Le « binge drinking » se retrouve également dans une population plus âgée. Aux États-Unis, cela concerne un adulte sur six (les hommes plus que les femmes). Les personnes à plus hauts revenus (plus de 75 000 $ de revenus annuels) participent plus fréquemment à des épisodes de « binge drinking » mais consomment globalement moins d’alcool lors de ces épisodes que ceux ayant des revenus plus modestes [6]. En France, 35,2 % des personnes ont un épisode d’API au moins une fois par an, et 4,6 % au moins une fois par semaine [7].

Références
1 | Observatoire français des drogues et des tendances addictives, « ESCAPAD : 20 ans d’observation des usages à l’adolescence », Rapport de l’unité Data, mars 2022. Sur ofdt.fr
2 | Rolland B et al., “Comparison between the WHO and NIAAA criteria for binge drinking on drinking features and alcohol-related aftermaths : Results from a cross-sectional study among eight emergency wards in France”, Drug Alcohol Depend, 2017, 175 :92-8.
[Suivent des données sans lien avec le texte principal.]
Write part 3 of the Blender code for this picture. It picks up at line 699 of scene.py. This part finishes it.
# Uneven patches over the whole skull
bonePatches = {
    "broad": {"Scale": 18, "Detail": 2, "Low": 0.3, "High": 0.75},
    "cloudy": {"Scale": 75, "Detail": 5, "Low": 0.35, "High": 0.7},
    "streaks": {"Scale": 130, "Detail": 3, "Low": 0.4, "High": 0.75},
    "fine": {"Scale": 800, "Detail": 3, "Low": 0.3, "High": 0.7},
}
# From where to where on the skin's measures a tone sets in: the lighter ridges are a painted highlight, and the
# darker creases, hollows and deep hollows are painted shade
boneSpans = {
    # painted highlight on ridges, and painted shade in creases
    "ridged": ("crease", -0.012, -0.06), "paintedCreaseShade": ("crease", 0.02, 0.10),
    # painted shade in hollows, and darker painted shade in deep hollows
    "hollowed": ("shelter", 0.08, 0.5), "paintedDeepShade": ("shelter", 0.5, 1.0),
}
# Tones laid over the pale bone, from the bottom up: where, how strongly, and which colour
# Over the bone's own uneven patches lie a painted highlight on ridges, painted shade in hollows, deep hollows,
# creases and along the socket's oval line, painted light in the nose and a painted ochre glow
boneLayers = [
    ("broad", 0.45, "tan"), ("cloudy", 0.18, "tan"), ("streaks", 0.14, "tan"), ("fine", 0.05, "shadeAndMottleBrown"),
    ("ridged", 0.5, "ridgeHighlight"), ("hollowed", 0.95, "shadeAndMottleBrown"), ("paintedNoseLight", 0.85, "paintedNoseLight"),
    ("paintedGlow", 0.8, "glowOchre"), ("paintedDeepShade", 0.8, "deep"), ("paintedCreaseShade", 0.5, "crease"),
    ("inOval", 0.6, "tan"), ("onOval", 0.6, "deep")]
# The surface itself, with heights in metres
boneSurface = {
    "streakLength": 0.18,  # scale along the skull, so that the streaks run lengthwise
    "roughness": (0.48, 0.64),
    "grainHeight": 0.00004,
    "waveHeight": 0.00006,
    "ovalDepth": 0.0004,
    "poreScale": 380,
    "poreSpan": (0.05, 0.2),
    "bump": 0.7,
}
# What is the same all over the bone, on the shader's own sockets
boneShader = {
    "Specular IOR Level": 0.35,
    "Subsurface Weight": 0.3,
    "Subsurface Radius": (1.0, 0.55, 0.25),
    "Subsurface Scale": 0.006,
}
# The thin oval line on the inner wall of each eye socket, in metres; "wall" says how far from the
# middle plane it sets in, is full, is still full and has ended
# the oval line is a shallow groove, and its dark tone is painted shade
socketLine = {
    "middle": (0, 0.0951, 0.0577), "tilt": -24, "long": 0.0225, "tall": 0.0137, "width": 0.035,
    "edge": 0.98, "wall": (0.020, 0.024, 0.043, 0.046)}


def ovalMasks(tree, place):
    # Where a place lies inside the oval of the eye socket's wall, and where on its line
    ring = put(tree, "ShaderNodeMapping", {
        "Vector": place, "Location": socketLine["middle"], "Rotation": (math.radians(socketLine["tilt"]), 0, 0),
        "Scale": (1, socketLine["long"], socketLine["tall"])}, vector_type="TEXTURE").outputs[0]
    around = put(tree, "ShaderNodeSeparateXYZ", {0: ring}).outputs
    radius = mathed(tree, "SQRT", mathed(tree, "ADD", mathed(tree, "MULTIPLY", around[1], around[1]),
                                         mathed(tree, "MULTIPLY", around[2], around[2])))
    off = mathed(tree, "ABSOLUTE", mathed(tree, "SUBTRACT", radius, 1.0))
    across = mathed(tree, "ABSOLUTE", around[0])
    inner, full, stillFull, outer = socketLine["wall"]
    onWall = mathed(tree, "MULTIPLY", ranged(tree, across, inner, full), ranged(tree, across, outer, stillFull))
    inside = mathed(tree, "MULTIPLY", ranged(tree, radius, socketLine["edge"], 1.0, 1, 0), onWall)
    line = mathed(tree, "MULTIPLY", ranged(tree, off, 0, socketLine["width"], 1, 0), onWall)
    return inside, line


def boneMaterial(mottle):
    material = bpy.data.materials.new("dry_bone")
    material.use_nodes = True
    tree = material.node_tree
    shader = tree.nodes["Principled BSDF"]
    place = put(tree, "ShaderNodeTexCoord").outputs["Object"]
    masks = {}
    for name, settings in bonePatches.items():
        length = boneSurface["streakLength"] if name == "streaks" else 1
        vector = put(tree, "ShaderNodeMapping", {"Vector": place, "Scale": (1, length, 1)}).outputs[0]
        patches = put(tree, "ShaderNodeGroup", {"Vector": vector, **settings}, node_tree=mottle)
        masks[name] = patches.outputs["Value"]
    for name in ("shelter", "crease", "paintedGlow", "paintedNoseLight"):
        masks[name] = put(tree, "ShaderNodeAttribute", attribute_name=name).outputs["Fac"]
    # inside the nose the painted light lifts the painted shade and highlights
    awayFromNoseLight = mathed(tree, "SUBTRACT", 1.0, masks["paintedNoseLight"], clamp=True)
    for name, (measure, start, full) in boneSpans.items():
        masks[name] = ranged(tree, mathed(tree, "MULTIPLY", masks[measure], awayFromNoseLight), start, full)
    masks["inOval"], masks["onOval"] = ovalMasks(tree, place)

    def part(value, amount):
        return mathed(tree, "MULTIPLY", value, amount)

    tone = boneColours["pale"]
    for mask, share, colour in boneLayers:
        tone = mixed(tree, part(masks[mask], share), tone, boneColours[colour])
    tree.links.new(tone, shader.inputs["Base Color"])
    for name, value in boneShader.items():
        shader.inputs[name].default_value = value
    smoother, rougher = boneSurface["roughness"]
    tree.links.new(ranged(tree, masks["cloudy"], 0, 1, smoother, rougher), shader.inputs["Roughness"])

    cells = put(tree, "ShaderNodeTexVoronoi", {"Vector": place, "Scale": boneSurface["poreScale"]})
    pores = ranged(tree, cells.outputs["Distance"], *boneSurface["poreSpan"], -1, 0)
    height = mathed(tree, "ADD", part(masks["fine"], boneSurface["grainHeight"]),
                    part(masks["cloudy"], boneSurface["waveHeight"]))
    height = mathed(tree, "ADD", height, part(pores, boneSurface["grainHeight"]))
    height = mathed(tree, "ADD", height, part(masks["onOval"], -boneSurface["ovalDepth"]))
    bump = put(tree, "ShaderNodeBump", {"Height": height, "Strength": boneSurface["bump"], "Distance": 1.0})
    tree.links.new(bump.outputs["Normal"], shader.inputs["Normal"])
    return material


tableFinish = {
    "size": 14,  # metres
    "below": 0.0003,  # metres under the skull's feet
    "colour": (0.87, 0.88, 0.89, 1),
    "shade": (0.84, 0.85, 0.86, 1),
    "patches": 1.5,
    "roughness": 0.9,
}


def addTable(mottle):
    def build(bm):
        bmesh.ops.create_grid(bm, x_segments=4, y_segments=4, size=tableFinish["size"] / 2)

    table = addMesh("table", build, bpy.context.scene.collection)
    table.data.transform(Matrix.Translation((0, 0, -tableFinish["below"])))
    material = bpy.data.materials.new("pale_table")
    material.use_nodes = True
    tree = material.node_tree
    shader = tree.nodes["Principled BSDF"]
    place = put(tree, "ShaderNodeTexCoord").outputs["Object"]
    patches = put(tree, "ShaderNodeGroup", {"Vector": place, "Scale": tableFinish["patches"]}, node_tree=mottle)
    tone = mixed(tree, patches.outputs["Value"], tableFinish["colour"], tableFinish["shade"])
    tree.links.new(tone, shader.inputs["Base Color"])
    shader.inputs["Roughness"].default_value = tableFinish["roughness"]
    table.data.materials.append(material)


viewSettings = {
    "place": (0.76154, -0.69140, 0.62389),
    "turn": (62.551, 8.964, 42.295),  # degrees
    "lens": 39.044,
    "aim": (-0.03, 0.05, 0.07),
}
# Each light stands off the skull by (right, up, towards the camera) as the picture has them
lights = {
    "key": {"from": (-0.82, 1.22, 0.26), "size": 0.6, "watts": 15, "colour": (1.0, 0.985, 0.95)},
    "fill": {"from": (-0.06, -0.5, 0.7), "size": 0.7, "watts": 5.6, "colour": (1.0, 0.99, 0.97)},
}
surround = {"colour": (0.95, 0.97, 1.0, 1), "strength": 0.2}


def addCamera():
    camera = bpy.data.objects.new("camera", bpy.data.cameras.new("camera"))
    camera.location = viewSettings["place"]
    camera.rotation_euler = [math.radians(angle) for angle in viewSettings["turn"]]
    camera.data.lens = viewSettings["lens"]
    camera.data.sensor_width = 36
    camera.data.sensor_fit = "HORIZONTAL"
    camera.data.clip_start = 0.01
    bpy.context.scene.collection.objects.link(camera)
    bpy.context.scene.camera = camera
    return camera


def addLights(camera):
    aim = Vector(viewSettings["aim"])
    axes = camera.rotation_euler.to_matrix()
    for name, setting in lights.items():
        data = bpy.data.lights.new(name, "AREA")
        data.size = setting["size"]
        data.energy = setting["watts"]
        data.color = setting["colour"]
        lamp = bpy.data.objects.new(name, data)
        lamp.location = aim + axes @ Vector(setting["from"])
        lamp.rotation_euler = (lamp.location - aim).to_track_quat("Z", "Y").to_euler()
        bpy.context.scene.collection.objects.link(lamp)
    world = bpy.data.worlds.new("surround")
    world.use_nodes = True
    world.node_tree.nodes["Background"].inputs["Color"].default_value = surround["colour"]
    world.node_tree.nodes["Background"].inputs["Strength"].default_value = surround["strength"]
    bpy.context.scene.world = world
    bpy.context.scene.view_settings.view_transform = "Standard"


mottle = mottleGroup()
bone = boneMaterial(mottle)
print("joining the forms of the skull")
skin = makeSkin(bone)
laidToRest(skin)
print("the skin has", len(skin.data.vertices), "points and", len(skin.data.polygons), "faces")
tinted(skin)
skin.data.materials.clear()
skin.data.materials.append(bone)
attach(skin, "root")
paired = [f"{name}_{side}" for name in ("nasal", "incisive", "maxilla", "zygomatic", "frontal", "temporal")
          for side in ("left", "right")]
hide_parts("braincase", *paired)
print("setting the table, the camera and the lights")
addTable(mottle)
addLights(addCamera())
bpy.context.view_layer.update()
3 | Inserm, « Conduites addictives chez les adolescents : usages, prévention et accompagnement », Expertise collective, 2014. Sur ipubli.inserm.fr
4 | Inserm, « Alcool et santé : lutter contre un fardeau à multiples visages », Dossier, 25 octobre 2021. Sur inserm.fr
5 | European School Survey Project on Alcohol and Other Drugs, “Substance use among students in 36 European countries”, Report, mai 2012. Sur espad.org
6 | Centers for Disease Control and Prevention, “Binge drinking”, 6 janvier 2022. Sur cdc.gov
7 | Richard JB et al., « La consommation d’alcool chez les adultes en France en 2017 », Bulletin Epidémiologique Hebdomadaire, 2019, 5-6 :89-97.

1 Binge, en anglais, signifie « excessif », « avec frénésie ».